Das Eisbaden ist nicht nur eine Mutprobe, sondern eine Sportart olympischen Rangs. Da ist zum Beispiel der Langstreckenschwimmer Martin Tschepe, ein Zeitungsredakteur aus Stuttgart, der seine Kindheit in Hörnum auf Sylt verbracht hat. Eines Sommers bewies er seine Fähigkeit, bei ruhiger See mit nur zwei Stopps – beim Strandabschnitt Samoa und vor Westerland – von Hörnum bis List zu kraulen. Die eigentliche Herausforderung stand ihm da aber noch bevor: Er hatte sich in den Kopf gesetzt, an den Ice Swimming German Open im bayrischen Wöhrsee bei Altötting teilzunehmen. Dafür trainierte er zu Hause in einem See bei Schorndorf und in der Nordsee während seines Hörnumer Silvesterurlaubs. Sportjournalisten aus Magazinen und Tageszeitungen schilderte Tschepe seine Erfahrungen. In der Sylter Rundschau etwa erzählt er, dass der Wind und die Lufttemperatur ihn stärker als das kalte Wasser beeinträchtigen.

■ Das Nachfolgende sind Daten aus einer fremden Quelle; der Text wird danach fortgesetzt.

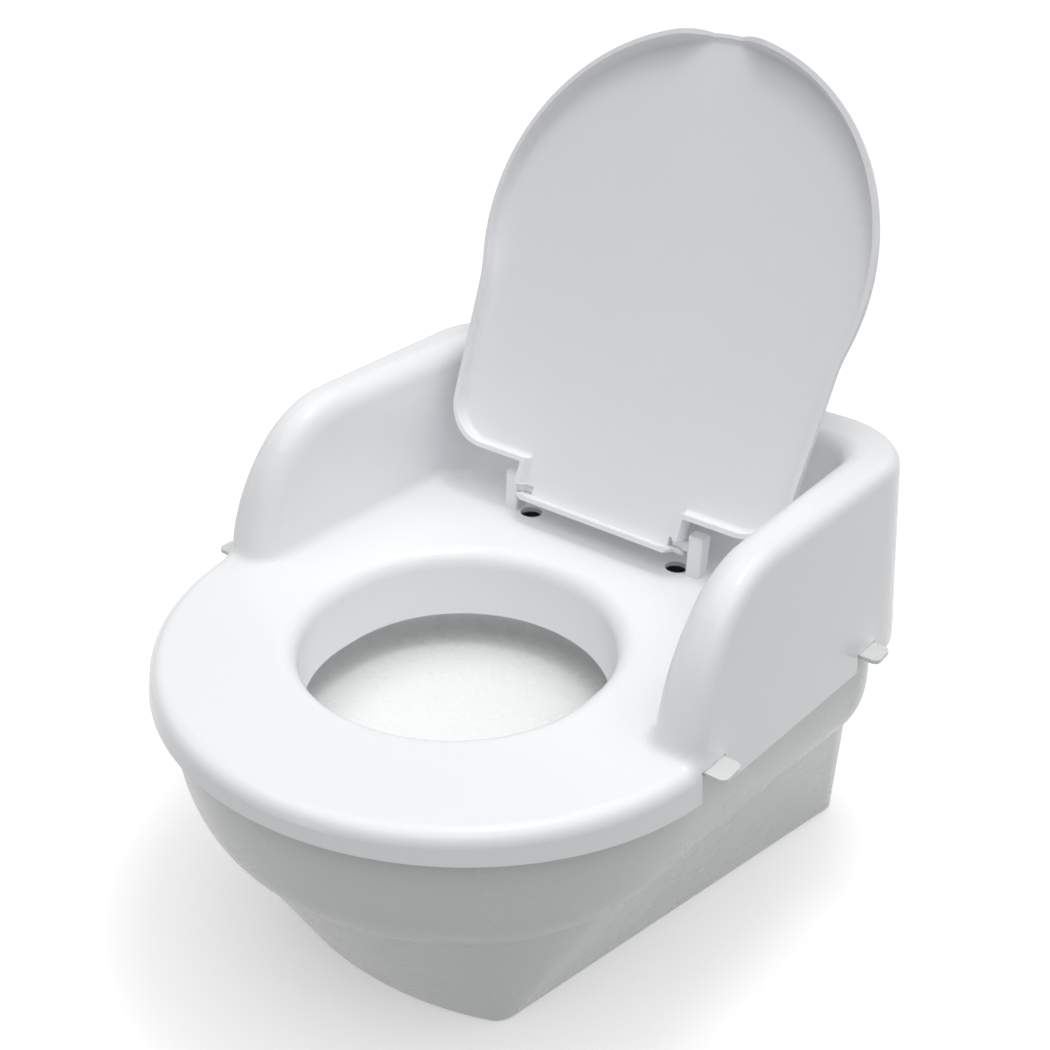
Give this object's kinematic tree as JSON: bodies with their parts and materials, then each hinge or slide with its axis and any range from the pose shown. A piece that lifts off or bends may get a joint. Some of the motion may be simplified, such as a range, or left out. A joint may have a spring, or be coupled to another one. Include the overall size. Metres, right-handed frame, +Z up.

Die Körperteile, die außerhalb des Nordseewassers an der Luft blieben, fühlten sich schon nach wenigen Sekunden im Eiswind an wie »Fremdkörper ohne jedes Gefühl«. Klar, dass Herz und Atmung das nicht unkommentiert lassen. Das Gefühl kennt jeder, der sich dem erfrischenden Brandungsbaden bei 16 Grad Wasser- und 13, 14 Grad Lufttemperatur hingibt. In den Wellen hüpfend, tauchend, spritzend fühle ich mich pudelwohl, aber wehe, ich muss irgendwann raus aus dem Riesenpool, das ist der ultimative (Ab-)Härtetest, vor allem, wenn einem auch noch ein knackig kalter Wind ins Genick fährt. Übrigens kühlt der Körper auch bei sommerlicher Temperatur im Wasser schneller ab, als man fühlt. Ohne Neoprenschutz macht der Kreislauf schon nach 20 bis 30 Minuten schlapp, schalten die Notaggregate des Körpers auf Schutz der inneren Organe um, während einem irgendwann die Sinne schwinden.

Einer, der sich mit den Gefahren des kühlen und strömungsreichen Nordseewassers auskannte und ihnen dennoch aus Ehrgeiz erlag, war der »Seebezwinger« Otto Kemmerich. Der Langstreckenschwimmer gewann in den 1920er-Jahren das Streckenschwimmen zwischen Husum und Westerland, durchquerte den Bodensee und bewältigte die 80 Kilometer lange Ostsee-Strecke Fehmarn – Warnemünde. Einen Weltrekord im Dauerschwimmen stellte er in einem wellenfreien Hamburger Tümpel auf: Er hielt es 46 Stunden am Stück im Wasser aus. Solche Triumphe genügten ihm allerdings nicht, sein Größenwahn ließ ihn leichtsinnig werden. Trotz sehr schlechter Strömungsbedingungen und niedriger Erfolgschancen schwimmt er von Juist nach Norderney – und gewinnt. Ob das ungewöhnliche Maskottchen – eine abessinische Löwin, die bei Publikumsveranstaltungen mit an seinem Tisch saß! – als guter Stern des Exzentrikers gewirkt hat? Letztendlich nicht. Im August 1952 kommt der 66-jährige Profi an seine Leistungs- und Lebensgrenze: In der mit 15 Kilometern verhältnismäßig schmalen Meeresenge zwischen den Inselspitzen Hörnum-Odde und Amrum-Odde erliegt der Bezwinger Kemmerich der tückischen Strömung im Vortrapptief und ertrinkt wie so viele vor ihm, die ihre Kräfte überschätzt hatten.